00En 1907, la Garde républicaine enregistre le tango El Sargento Cabral.

En 1911, Le Figaro annonce sans l’ombre d’un doute : « Ce que nous danserons cet hiver sera le Tango Argentin, une danse gracieuse, ondulante et variée ».
Un an plus tard, telle une déferlante, effectivement le tango envahit Paris.

C’est dans ce contexte que Sem (de son vrai nom Georges Goursat, 1863 – 1934 ; voir note 1) écrit Les Possédées, opuscule de 14 pages qui regroupe trois articles publiés dans Le Journal les 15 avril 1913 (n°7.507), 28 avril 1913 (n°7.519) et 18 mai 1913 (n°7.539).
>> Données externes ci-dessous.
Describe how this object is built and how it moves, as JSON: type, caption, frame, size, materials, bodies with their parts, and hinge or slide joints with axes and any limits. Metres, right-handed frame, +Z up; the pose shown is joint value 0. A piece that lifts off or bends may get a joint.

En 1923, cette œuvre, divisée en trois chapitres qui correspondent aux articles des trois livraisons, fera partie de La Ronde de Nuit (il y aura deux autres rééditions en 1928 et 1930).

En fin observateur, Sem décrit le tango à Paris dans un style vivant, aux remarques cocasses et pleines d’humour. Le caricaturiste se transforme en analyste subtil de ce nouveau phénomène social qui allait s’imposer et braver les interdictions (cf. pour le détail L’Église, les intellectuels et la société face au tango au début du XXe siècle).

Dès le titre, l’accent est mis sur les femmes, véritablement possédées et enivrées par cette nouvelle danse. Leur « hâte fébrile » fait « qu’elles trébuchent dans leur robe trop étroite et sur leurs hauts talons, elles se précipitent vers le porche [de l’immeuble où l’on danse] « au rythme d’une musique obsédante, qui trouble la paix bourgeoise des étages ».

L’auteur met en avant le contraste entre l’élégance des danseurs et danseuses et la « nudité du vague local » où l’on danse le tango.

La façon de danser retient particulièrement son attention : « Les corps enlacés, entrelacés, poitrine à poitrine et ventre à ventre, se frôlant, s’encastrant par des tensions appuyeuses, réglées et savantes, tournent lentement, se convulsent presque sur place aux accents de cette incantation triste et exaltée. […] Cette évolution déconcertante, cette quasi immobilité tourmentée n’ont de la danse ni son emportement, ni son allégresse physique, ni son délire de mouvement ». […] Est-ce un traitement ? De la culture physique ? N’est-ce pas plutôt un moyen de volupté ? Est-ce un sport ou un vice ? Sont-ce des névrosés, des exhibitionnistes ou des maniaques ? »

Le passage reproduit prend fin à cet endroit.